The National Shrine of Our Lady of Good Help, also dedicated as the Shrine of Our Lady of Good Help, is a Marian shrine, located within the Roman Catholic Diocese of Green Bay in the United States. The chapel is in the Champion section of Green Bay, about 16 miles (26 km) northeast of downtown Green Bay proper. It stands on the site of the reported Marian apparition to a Belgian-born woman, Adele Brise, in the year 1859.

The apparition was formally approved on December 8, 2010, by Bishop David L. Ricken, becoming the first Marian apparition approved by the Catholic Church in the United States. Bishop Ricken also approved the chapel as a diocesan shrine, recognizing its long history as a place of pilgrimage and prayer.

Apparitions of 1859

Adele Brise was born in Belgium in 1831. Together with her parents, she immigrated to Wisconsin in 1855. In early October 1859, Adele reported seeing a woman clothed in white and standing between two trees, a hemlock and a maple. Adele described the woman as surrounded by a bright light, clothed in dazzling white with a yellow sash around her waist and a crown of stars above her flowing blond locks. She was frightened by the vision and prayed until it disappeared. When she told her parents what she had seen, they suggested that a poor soul might be in need of prayers.

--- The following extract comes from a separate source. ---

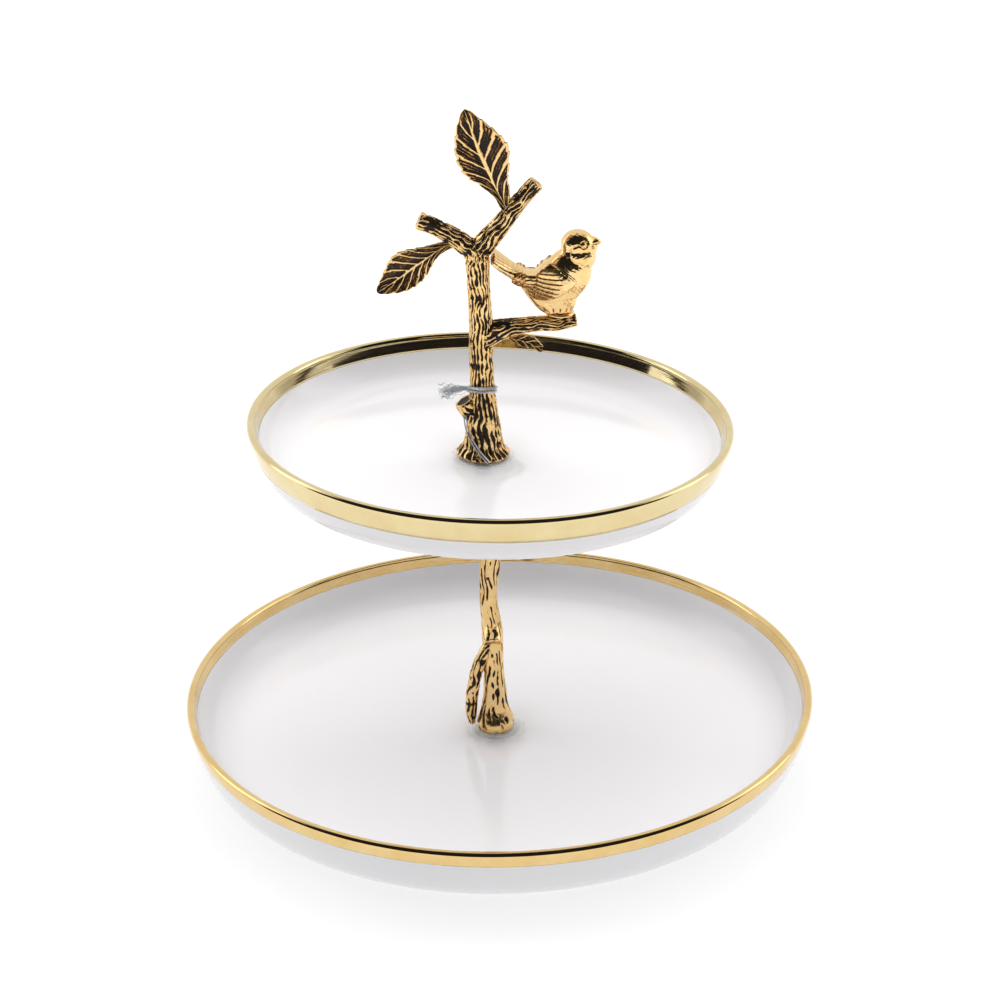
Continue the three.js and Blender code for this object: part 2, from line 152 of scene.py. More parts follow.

The following Sunday, which was October 8, 1859, she saw the apparition a second time while walking to Mass in the community of Bay Settlement. Her sister and another woman (Marie Therese Frisson, 1821–1898) were with her at the time but neither of them saw anything. She asked the parish priest for advice, and he told her that if she saw the apparition again, she should ask it, "In the Name of God, who are you and what do you wish of me?"

Returning from Mass that same day, she saw the apparition a third time, and this time asked the question she was given. The lady replied, "I am the Queen of Heaven, who prays for the conversion of sinners, and I wish you to do the same." Adele Brise was also given a mission to "gather the children in this wild country and teach them what they should know for salvation."

Brise, who was 28 years old at the time of the apparition, devoted the rest of her life to teaching children. She initially traveled on foot from house to house, but later opened a small school. Other women joined her in her work and they formed a community of sisters according to the rule of the Third Order Franciscans, although Brise never took public vows as a nun. She died on July 5, 1896.

Chapel

Early history

The original chapel was a 10 foot by 12 foot wooden structure built by Lambert Brise, the father of Adele Brice, at the site of the Marian apparition. Mrs. Isabella Doyen donated the  surrounding the spot, and a larger (24 foot by 40 foot) wooden church was built in 1861. This chapel bore the inscription "Notre Dame de bon Secours, priez pour nous", giving the shrine its present name. The site became a popular place of pilgrimage and the chapel was soon too small to accommodate the pilgrims who were coming. A larger brick chapel was built in 1880 and dedicated by Bishop Francis Xavier Krautbauer, the second bishop of the Roman Catholic Diocese of Green Bay. A school and a convent were also built on the site in the 1880s.

Peshtigo Fire

Lumber companies and sawmills had been harvesting the woods of Wisconsin, leaving piles of sawdust and branches as they produced lumber and wood products. The night of October 8, 1871, a firestorm began near Peshtigo, Wisconsin, that spread through the woods and towns, consuming everything in its path. Unable to outrun the flames, nearly 2,000 people died in the inferno. Some people assume that, driven by strong winds, the conflagration leaped across Green Bay of Lake Michigan and began burning huge sections of the Door Peninsula. When the firestorm – of whatever origin – threatened the chapel, Adele Brise refused to leave and instead organized a procession to beg the Virgin Mary for her protection. The surrounding land was destroyed by the fire but the chapel and its grounds, together with all the people who had taken refuge there, survived the fire unharmed. The conflagration engulfed about  and is the deadliest recorded fire disaster in US history.

Present day
The current building at the shrine was built in 1942, with support from Bishop Paul Peter Rhode, who dedicated the new building in July 1942. It is a Tudor Gothic style building which accommodates approximately 300 people in an upper Apparition Chapel with a small Apparition Oratory for prayer on the lower level. The Apparition Oratory also contains a collection of crutches left behind in thanksgiving by people who came to pray at the shrine. The grounds of the shrine have an outdoor area for a Rosary walk and Stations of the Cross.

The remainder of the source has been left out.